§ What you will do
Copy only this: the line containing "in boxes), 4))", the line containing "bpy.context.scene.collection.objects.link(rigid_bodies[body])", and every line between them, exactly as written.

==================================================

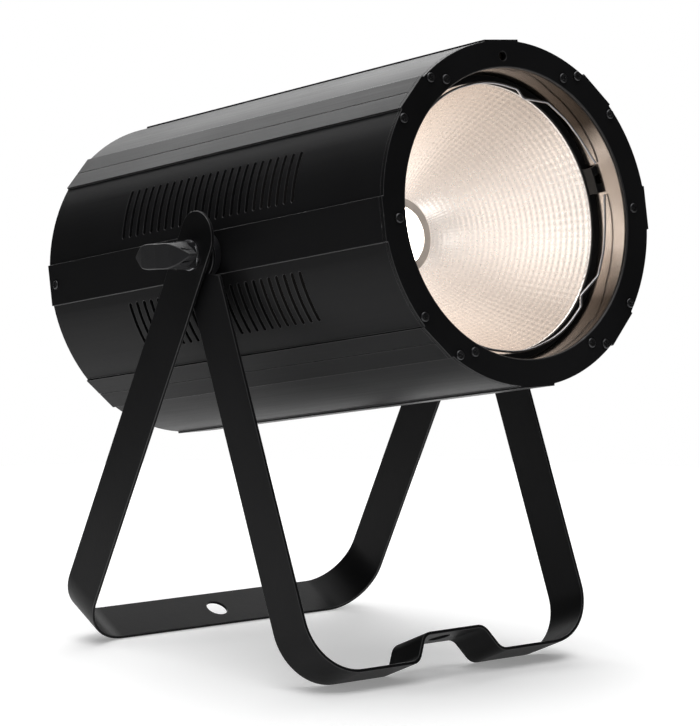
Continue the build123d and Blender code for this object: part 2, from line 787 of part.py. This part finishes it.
# ---- Assembly ----
def build_can_parts():
    parts = {}
    parts["side_shell_right"] = side_shell(0)
    parts["side_shell_left"] = side_shell(180)
    parts["top_shell"] = end_shell(90)
    parts["bottom_shell"] = end_shell(270)
    parts["front_ring"] = front_ring()
    parts["front_gasket"] = front_gasket()
    parts["front_ring_screws"] = front_ring_screws()
    parts["mirror_tube"] = mirror_tube()
    parts["reflector"] = reflector()
    parts["reflector_retainer"] = reflector_retainer()
    parts["spring_ring"] = spring_ring()
    parts["led_board"] = led_board()
    parts["led_holder"] = led_holder()
    parts["led_window"] = led_window()
    parts["heat_sink"] = heat_sink()
    parts["lamp_bulkhead"] = lamp_bulkhead()
    parts["chassis_rods"] = chassis_rods()
    parts["chassis_rod_screws"] = chassis_rod_screws()
    parts["chassis_plate"] = chassis_plate()
    parts["fan_frame"] = fan_frame()
    parts["fan_rotor"] = fan_rotor()
    parts["fan_screws"] = fan_screws()
    parts["power_supply"] = power_supply()
    parts["control_board"] = control_board()
    parts["rear_cover"] = rear_cover()
    parts["cover_side_screws"] = cover_side_screws()
    parts["display_window"] = display_window()
    for name, spot in zip(["menu_button", "down_button", "up_button", "enter_button"], button_spots):
        parts[name] = push_button(spot)
    parts["power_inlet"] = socket(socket_spots[0], 3, True, True)
    parts["power_outlet"] = socket(socket_spots[1], 3, True, True)
    parts["data_inlet"] = socket(socket_spots[2], 5, True, False)
    parts["data_outlet"] = socket(socket_spots[3], 5, False, False)
    parts["socket_screws"] = socket_screws()
    parts["fuse_cap"] = fuse_cap()
    parts["safety_eye"] = safety_eye()
    for label, side in (("left", -1), ("right", 1)):
        parts["pivot_backing_plate_" + label] = pivot_backing_plate(side)
        parts["pivot_stud_" + label] = pivot_stud(side)
        parts["pivot_spacer_" + label] = pivot_spacer(side)
        parts["friction_washer_" + label] = friction_washer(side)
        parts["knob_washer_" + label] = knob_washer(side)
        parts["clamp_knob_" + label] = clamp_knob(side)
        parts["knob_insert_" + label] = knob_insert(side)
    return parts


def can_place():
    tilt = radians(can_tilt)
    return Plane(origin=(0, 0, pivot_height), x_dir=(1, 0, 0), z_dir=(0, -cos(tilt), sin(tilt)))


def yoke_place(lean):
    """Frame of a yoke whose base swings `lean` degrees towards the rear."""
    turn = radians(lean)
    return Plane(origin=(0, 0, pivot_height), x_dir=(1, 0, 0), z_dir=(0, -cos(turn), -sin(turn)))


def main():
    os.makedirs("parts", exist_ok=True)
    placed = {}
    for name, solid in build_can_parts().items():
        placed[name] = can_place().location * solid
    placed["outer_bracket"] = yoke_place(yoke_lean(outer_drop)).location * outer_yoke()
    placed["inner_bracket"] = yoke_place(-yoke_lean(inner_drop)).location * inner_yoke()
    boxes = [solid.bounding_box() for solid in placed.values()]
    middle = (min(box.min.Y for box in boxes) + max(box.max.Y for box in boxes)) / 2
    for name, solid in placed.items():
        export_step(Pos(0, -middle, 0) * solid, "parts/" + name + ".step")
    print("parts", len(placed))
    print("tilt axis at y", round(-middle, 4), "z", pivot_height)
    print("lowest point", round(min(box.min.Z for box in boxes), 4))
    print("leans", round(yoke_lean(outer_drop), 4), round(yoke_lean(inner_drop), 4))


main()
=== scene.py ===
import json
import math

import bmesh
import bpy
from mathutils import Matrix, Vector

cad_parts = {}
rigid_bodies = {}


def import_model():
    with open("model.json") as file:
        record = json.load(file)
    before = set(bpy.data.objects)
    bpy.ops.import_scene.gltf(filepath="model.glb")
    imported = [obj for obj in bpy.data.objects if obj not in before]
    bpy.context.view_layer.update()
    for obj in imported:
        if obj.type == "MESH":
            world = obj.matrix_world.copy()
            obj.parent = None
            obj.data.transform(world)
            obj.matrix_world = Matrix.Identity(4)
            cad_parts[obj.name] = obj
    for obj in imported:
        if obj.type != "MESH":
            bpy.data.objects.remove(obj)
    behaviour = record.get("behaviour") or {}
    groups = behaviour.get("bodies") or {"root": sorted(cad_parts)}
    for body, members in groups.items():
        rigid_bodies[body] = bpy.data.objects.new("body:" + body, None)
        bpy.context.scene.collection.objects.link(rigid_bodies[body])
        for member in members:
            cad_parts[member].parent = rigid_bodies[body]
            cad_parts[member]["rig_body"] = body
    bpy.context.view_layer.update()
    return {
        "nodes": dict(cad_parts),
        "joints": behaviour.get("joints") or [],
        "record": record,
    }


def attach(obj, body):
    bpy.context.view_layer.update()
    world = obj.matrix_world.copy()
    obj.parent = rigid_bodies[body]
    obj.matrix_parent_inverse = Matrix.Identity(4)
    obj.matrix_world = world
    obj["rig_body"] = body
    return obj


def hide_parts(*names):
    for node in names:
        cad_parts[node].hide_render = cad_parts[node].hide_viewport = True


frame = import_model()

MM = 0.001
joints = {joint["name"]: joint for joint in frame["joints"]}
pivot = Vector(joints["outer_bracket_tilt"]["pos_m"])
beam = Vector(joints["fan_spin"]["axis"])
across = Vector((1, 0, 0))
upward = beam.cross(across)

# The can's own frame: x along the tilt axis, y up across the can, z towards the light.
can = Matrix((across, upward, beam)).transposed().to_4x4()
can.translation = pivot
to_can = can.inverted()


def on_can(radius, angle, along):
    """Point at a radius and angle (radians) about the can's axis, in the row frame."""
    return can @ Vector((radius * math.cos(angle), radius * math.sin(angle), along))


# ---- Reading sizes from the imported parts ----
def extent(node):
    """Inner radius, outer radius, rear and front of a node, about the can's axis."""
    points = [to_can @ vertex.co for vertex in frame["nodes"][node].data.vertices]
    radii = [math.hypot(point.x, point.y) for point in points]
    along = [point.z for point in points]
    return min(radii), max(radii), min(along), max(along)


def lip_radius(node, front):
    """Smallest radius on a node's front edge."""
    points = [to_can @ vertex.co for vertex in frame["nodes"][node].data.vertices]
    return min(math.hypot(point.x, point.y) for point in points if point.z > front - 0.05 * MM)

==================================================

§ In response
    print("lowest point", round(min(box.min.Z for box in boxes), 4))
    print("leans", round(yoke_lean(outer_drop), 4), round(yoke_lean(inner_drop), 4))


main()
=== scene.py ===
import json
import math

import bmesh
import bpy
from mathutils import Matrix, Vector

cad_parts = {}
rigid_bodies = {}


def import_model():
    with open("model.json") as file:
        record = json.load(file)
    before = set(bpy.data.objects)
    bpy.ops.import_scene.gltf(filepath="model.glb")
    imported = [obj for obj in bpy.data.objects if obj not in before]
    bpy.context.view_layer.update()
    for obj in imported:
        if obj.type == "MESH":
            world = obj.matrix_world.copy()
            obj.parent = None
            obj.data.transform(world)
            obj.matrix_world = Matrix.Identity(4)
            cad_parts[obj.name] = obj
    for obj in imported:
        if obj.type != "MESH":
            bpy.data.objects.remove(obj)
    behaviour = record.get("behaviour") or {}
    groups = behaviour.get("bodies") or {"root": sorted(cad_parts)}
    for body, members in groups.items():
        rigid_bodies[body] = bpy.data.objects.new("body:" + body, None)
        bpy.context.scene.collection.objects.link(rigid_bodies[body])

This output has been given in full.